Il intervient dans l'ensemble des communes situées dans la circonscription des quartiers des affaires maritimes où il assure une permanence, tant en métropole qu'outre-mer, totalisant sur le littoral 35.000 heures de présence effective en 1995.
Les actions prioritaires en 1995 et 1996 ont essentiellement porté sur les problèmes financiers des familles : habitat, santé, formation et réinsertion professionnelle (bourses et prêts), loisirs (classes de découverte, colonies de vacances), situations d'urgence (aides exceptionnelles, secours aux orphelins, aux marins malades ou accidentés, aux veuves de marins disparus en mer, etc.)
La transformation du FIOM en OFFIMER permet la constitution d'un organisme à vocation économique, assurant un véritable rôle de pilotage de la filière, notamment par le dialogue interprofessionnel et un encouragement au développement d'une politique de partenariat entre l'amont et l'aval.
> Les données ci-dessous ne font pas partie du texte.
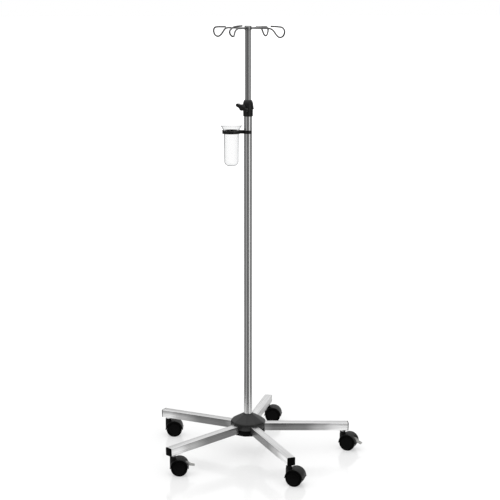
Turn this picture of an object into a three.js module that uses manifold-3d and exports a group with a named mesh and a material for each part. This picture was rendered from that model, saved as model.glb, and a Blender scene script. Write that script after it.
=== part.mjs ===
// IV drip stand: five-legged rolling base, telescopic pole with a clamp collar,
// a sliding holder with a drip cup, and a head with four bag hooks.
// Millimetres, +Z up. The floor is z = 0. Leg 1 points along +X and the others
// follow anticlockwise, seen from above.

import * as THREE from 'three';
import { mergeVertices } from 'three/addons/utils/BufferGeometryUtils.js';
import Module from 'manifold-3d';

const wasm = await Module();
wasm.setup();

const { degToRad } = THREE.MathUtils;

// ---------------------------------------------------------------- dimensions

const GAP = 0.3;                      // clearance between touching pieces

// Legs: square tube, lower at the outer end than at the hub.
const LEG_COUNT = 5;
const LEG_SIDE = 25;
const LEG_WALL = 1.5;
const LEG_CORNER = 2;
const LEG_START = 30;                 // from the pole axis to the tube's inner end
const LEG_END = 318;                  // from the pole axis to the tube's outer end
const LEG_SLOPE = degToRad(2);
const LEG_END_TOP = 87;               // height of the top face at the outer end
const LEG_CENTRE_HEIGHT =             // of the leg's centre line, at the pole axis
  LEG_END_TOP - LEG_SIDE / 2 + LEG_END * Math.tan(LEG_SLOPE);
const CAP_FLANGE = 2.4;
const CAP_INSERT = 34;

// Casters: twin wheel, hooded, with a stem in the end of each leg.
const CASTER_RADIUS = 304;            // from the pole axis to the stem
const WHEEL_SIDES = 24;
const WHEEL_RADIUS = 25.4;            // to the flats of the tread, so to the floor
const WHEEL_INNER = 4.6;              // from the caster's middle plane
const WHEEL_OUTER = 21.4;
const TRAIL = 20;                     // from the stem axis back to the axle
const AXLE_R = 3;
const HOOD_INNER = 26.2;
const HOOD_OUTER = 27.6;
const WEB_HALF = 3.6;
const BOSS_R = 9;
const BOSS_TOP = 57.8;
const STEM_R = 5.5;
const STEM_BOTTOM = 47.6;
const STEM_TOP = 81;
// Way each caster trails, from +X, and which ones carry a brake lever.
const CASTERS = [
  { trail: degToRad(-27), lever: degToRad(-12) },
  { trail: degToRad(-12.5), lever: null },
  { trail: degToRad(-5.5), lever: null },
  { trail: degToRad(-5.5), lever: 0 },
  { trail: degToRad(-25), lever: null },
];
const LEVER_PIN = { x: 13, z: 14, r: 1.5 };   // from the axle
const LEVER_TIP = 46;

// Hub: a casting with a tenon in each leg, under two plastic covers.
const HUB_BOSS_R = 28;
const HUB_BOTTOM = 66;
const HUB_TOP = 108;
const TENON_END = 70;
const COVER_SPLIT = 84;
const COVER_TOP = 125.4;
const COVER_COLLAR_TOP = 127;
const COVER_WALL = 2;

// Pole: a lower tube, with a thinner tube sliding in it.
const LOWER_R = 12.5;
const UPPER_R = 9;
const POLE_WALL = 1.5;
const LOWER_BOTTOM = 84.3;
const LOWER_TOP = 1087;
const UPPER_BOTTOM = 400;
const UPPER_TOP = 1322;
const BUSH_HEIGHT = 30;

// Clamp collar at the top of the lower tube, and its wing screw.
const COLLAR_BOTTOM = 1065;
const COLLAR_TOP = 1114.5;
const SCREW_HEIGHT = 1093;
const SCREW_ANGLE = degToRad(219.5);
const SCREW_R = 3;
const SCREW_HEAD = 18.2;              // from the pole axis to the knob's inner face
const WING_SPAN = 47;
const WING_THICKNESS = 10;
const WING_TILT = degToRad(-20);

// Holder clipped on the lower tube, and the clear cup that stands in it.
const HOLDER_ANGLE = degToRad(174.5);
const CUP_OFFSET = 50.6;              // from the pole axis to the cup's axis
const HOLDER_BOTTOM = 1013;
const HOLDER_TOP = 1023;
const RING_OUTER = 27.8;
const RING_INNER = 23.3;
const CUP_TOP = 1036.8;
const CUP_BOTTOM = 914;
const CUP_RIM_R = 32.2;
const CUP_R = 22.5;
const CUP_WALL = 1.6;

// Head and hooks.
const HEAD_TOP = 1335.3;
const HEAD_BOTTOM = UPPER_TOP + GAP;
const HEAD_R = 10.8;
const WIRE_R = 2.5;
// Each hook's angle, how much further it reaches, how deep its loop hangs, how
// high its end turns back above the arm, and how far the loop leans sideways at
// its inner leg, its bottom and its outside.
const HOOKS = [
  { angle: degToRad(-33.5), reach: 3, depth: 1, rise: 5.4, lean: [0, 0, 0] },
  { angle: degToRad(53.5), reach: 0, depth: 1, rise: 1, lean: [0, 0, 0] },
  { angle: degToRad(146.5), reach: -1, depth: 1, rise: 3, lean: [0, 0, 0] },
  { angle: degToRad(239.5), reach: 0, depth: 0.82, rise: 8, lean: [-2.5, 1, -3.6] },
];
const ARM_HEIGHT = 1328;

// ----------------------------------------------------------------- materials

const LOOKS = {
  steel: { color: 0xb9bbbd, roughness: 0.35, metalness: 0.9 },
  chrome: { color: 0xd4d6d8, roughness: 0.2, metalness: 1 },
  cast: { color: 0x8d9093, roughness: 0.6, metalness: 0.7 },
  black: { color: 0x1b1b1d, roughness: 0.45, metalness: 0 },
  rubber: { color: 0x111112, roughness: 0.7, metalness: 0 },
  grey: { color: 0xd0d1d0, roughness: 0.5, metalness: 0 },
  clear: { color: 0xe8edf0, roughness: 0.1, metalness: 0, transparent: true, opacity: 0.35 },
};

// ------------------------------------------------------------------- helpers

// A closed manifold solid from any closed three.js geometry.
function solid(geometry) {
  const bare = geometry.index ? geometry.clone() : geometry;
  bare.deleteAttribute('normal');
  bare.deleteAttribute('uv');
  const merged = mergeVertices(bare, 1e-4);
  const p = merged.attributes.position;
  const corner = (i) => new THREE.Vector3().fromBufferAttribute(p, i);
  const faces = [];
  let volume = 0;
  for (let i = 0; i < merged.index.count; i += 3) {
    const [a, b, c] = [0, 1, 2].map((k) => merged.index.getX(i + k));
    if (a === b || b === c || c === a) continue;
    faces.push([a, b, c]);
    volume += corner(a).dot(corner(b).cross(corner(c)));
  }
  const triVerts = Uint32Array.from((volume < 0 ? faces.map((f) => f.reverse()) : faces).flat());
  const vertProperties = Float32Array.from(p.array);
  return new wasm.Manifold(new wasm.Mesh({ numProp: 3, vertProperties, triVerts }));
}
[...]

Cet outil au service des professionnels de la pêche et des cultures marines doit permettre d'assurer rapidement la traçabilité des produits de l'amont à l'aval.
Cependant, à l'instar des dispositions portant création des offices agricoles (article premier de la loi de 1982), votre commission vous propose un amendement permettant d'inscrire dans la loi d'orientation la création de cet office de la mer et non sa simple possibilité.
Votre commission vous propose d'adopter l'article 3 sous réserve d'un amendement.